▶ _Written task_
All of the material below is to be repeated exactly.

▶ _Material provided_

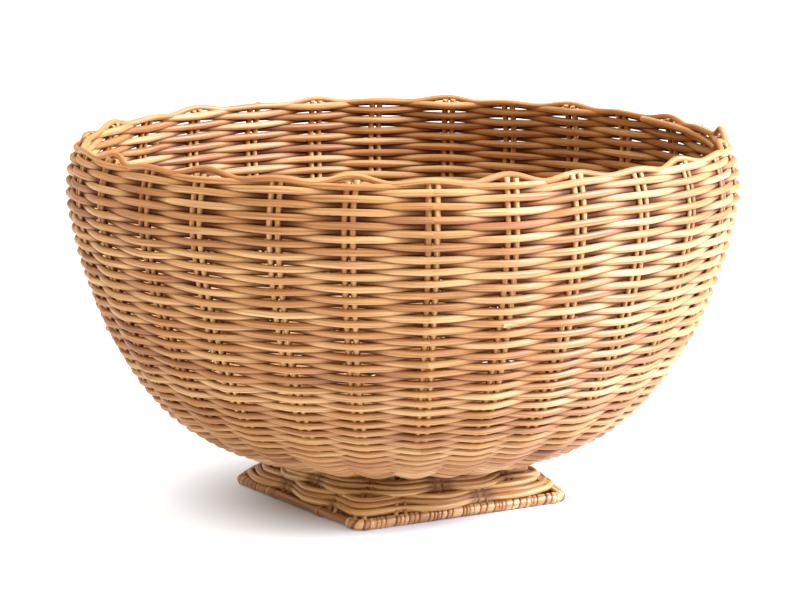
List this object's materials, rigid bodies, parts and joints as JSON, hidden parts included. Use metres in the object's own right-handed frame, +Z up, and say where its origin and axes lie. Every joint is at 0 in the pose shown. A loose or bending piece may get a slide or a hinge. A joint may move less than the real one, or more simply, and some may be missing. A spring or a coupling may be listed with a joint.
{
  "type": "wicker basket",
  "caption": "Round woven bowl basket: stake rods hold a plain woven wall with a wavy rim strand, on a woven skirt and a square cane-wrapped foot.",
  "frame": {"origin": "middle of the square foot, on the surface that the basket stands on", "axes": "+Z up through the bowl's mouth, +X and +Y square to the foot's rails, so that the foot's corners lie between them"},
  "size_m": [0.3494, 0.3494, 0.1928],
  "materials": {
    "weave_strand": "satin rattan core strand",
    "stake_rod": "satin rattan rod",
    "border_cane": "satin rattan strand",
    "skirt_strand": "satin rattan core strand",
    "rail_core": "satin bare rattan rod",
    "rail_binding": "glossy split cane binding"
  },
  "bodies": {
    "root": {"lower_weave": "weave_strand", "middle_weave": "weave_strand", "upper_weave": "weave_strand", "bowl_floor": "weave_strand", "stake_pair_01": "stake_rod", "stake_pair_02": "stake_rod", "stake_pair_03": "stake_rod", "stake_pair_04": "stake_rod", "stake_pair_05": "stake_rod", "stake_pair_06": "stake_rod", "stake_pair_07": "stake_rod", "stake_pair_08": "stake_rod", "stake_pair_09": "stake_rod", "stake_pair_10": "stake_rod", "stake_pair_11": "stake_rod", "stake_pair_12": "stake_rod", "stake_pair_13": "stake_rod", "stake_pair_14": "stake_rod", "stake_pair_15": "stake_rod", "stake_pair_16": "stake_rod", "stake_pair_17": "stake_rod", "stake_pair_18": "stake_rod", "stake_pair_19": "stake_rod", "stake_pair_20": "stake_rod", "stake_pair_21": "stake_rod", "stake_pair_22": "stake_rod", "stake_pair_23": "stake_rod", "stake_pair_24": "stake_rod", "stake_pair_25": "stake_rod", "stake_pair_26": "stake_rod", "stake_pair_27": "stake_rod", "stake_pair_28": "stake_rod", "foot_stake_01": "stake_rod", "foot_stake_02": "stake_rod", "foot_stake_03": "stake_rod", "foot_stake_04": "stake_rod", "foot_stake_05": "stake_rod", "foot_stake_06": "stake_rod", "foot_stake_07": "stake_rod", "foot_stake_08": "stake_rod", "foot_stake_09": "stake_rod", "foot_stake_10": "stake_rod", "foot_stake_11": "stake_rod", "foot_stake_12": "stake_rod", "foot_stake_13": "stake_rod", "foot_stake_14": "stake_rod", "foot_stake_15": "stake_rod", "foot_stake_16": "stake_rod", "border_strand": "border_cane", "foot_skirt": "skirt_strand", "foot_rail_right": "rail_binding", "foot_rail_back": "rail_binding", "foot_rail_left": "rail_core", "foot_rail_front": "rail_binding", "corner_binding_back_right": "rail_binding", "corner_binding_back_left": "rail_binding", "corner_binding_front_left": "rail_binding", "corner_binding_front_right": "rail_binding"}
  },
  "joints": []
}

▶ _Response to this exercise_
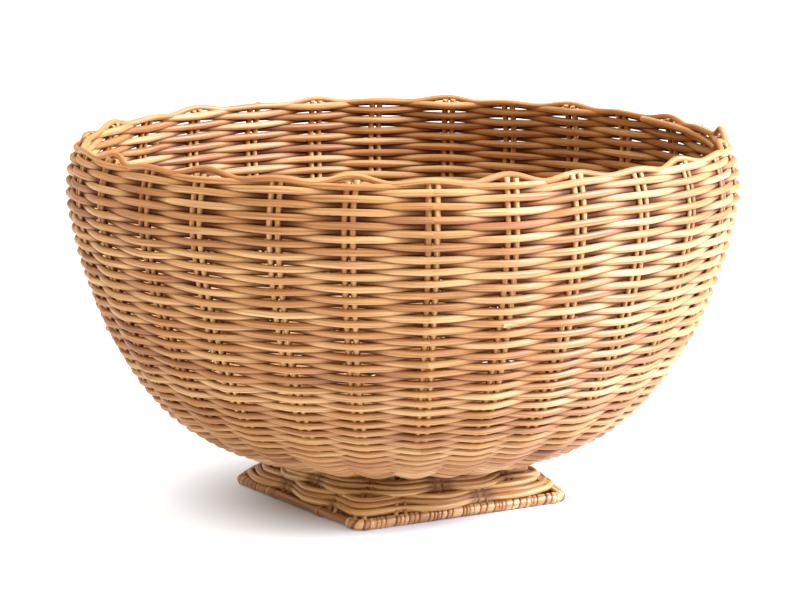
List this object's materials, rigid bodies, parts and joints as JSON, hidden parts included. Use metres in the object's own right-handed frame, +Z up, and say where its origin and axes lie. Every joint is at 0 in the pose shown. A loose or bending piece may get a slide or a hinge. A joint may move less than the real one, or more simply, and some may be missing. A spring or a coupling may be listed with a joint.
{
  "type": "wicker basket",
  "caption": "Round woven bowl basket: stake rods hold a plain woven wall with a wavy rim strand, on a woven skirt and a square cane-wrapped foot.",
  "frame": {"origin": "middle of the square foot, on the surface that the basket stands on", "axes": "+Z up through the bowl's mouth, +X and +Y square to the foot's rails, so that the foot's corners lie between them"},
  "size_m": [0.3494, 0.3494, 0.1928],
  "materials": {
    "weave_strand": "satin rattan core strand",
    "stake_rod": "satin rattan rod",
    "border_cane": "satin rattan strand",
    "skirt_strand": "satin rattan core strand",
    "rail_core": "satin bare rattan rod",
    "rail_binding": "glossy split cane binding"
  },
  "bodies": {
    "root": {"lower_weave": "weave_strand", "middle_weave": "weave_strand", "upper_weave": "weave_strand", "bowl_floor": "weave_strand", "stake_pair_01": "stake_rod", "stake_pair_02": "stake_rod", "stake_pair_03": "stake_rod", "stake_pair_04": "stake_rod", "stake_pair_05": "stake_rod", "stake_pair_06": "stake_rod", "stake_pair_07": "stake_rod", "stake_pair_08": "stake_rod", "stake_pair_09": "stake_rod", "stake_pair_10": "stake_rod", "stake_pair_11": "stake_rod", "stake_pair_12": "stake_rod", "stake_pair_13": "stake_rod", "stake_pair_14": "stake_rod", "stake_pair_15": "stake_rod", "stake_pair_16": "stake_rod", "stake_pair_17": "stake_rod", "stake_pair_18": "stake_rod", "stake_pair_19": "stake_rod", "stake_pair_20": "stake_rod", "stake_pair_21": "stake_rod", "stake_pair_22": "stake_rod", "stake_pair_23": "stake_rod", "stake_pair_24": "stake_rod", "stake_pair_25": "stake_rod", "stake_pair_26": "stake_rod", "stake_pair_27": "stake_rod", "stake_pair_28": "stake_rod", "foot_stake_01": "stake_rod", "foot_stake_02": "stake_rod", "foot_stake_03": "stake_rod", "foot_stake_04": "stake_rod", "foot_stake_05": "stake_rod", "foot_stake_06": "stake_rod", "foot_stake_07": "stake_rod", "foot_stake_08": "stake_rod", "foot_stake_09": "stake_rod", "foot_stake_10": "stake_rod", "foot_stake_11": "stake_rod", "foot_stake_12": "stake_rod", "foot_stake_13": "stake_rod", "foot_stake_14": "stake_rod", "foot_stake_15": "stake_rod", "foot_stake_16": "stake_rod", "border_strand": "border_cane", "foot_skirt": "skirt_strand", "foot_rail_right": "rail_binding", "foot_rail_back": "rail_binding", "foot_rail_left": "rail_core", "foot_rail_front": "rail_binding", "corner_binding_back_right": "rail_binding", "corner_binding_back_left": "rail_binding", "corner_binding_front_left": "rail_binding", "corner_binding_front_right": "rail_binding"}
  },
  "joints": []
}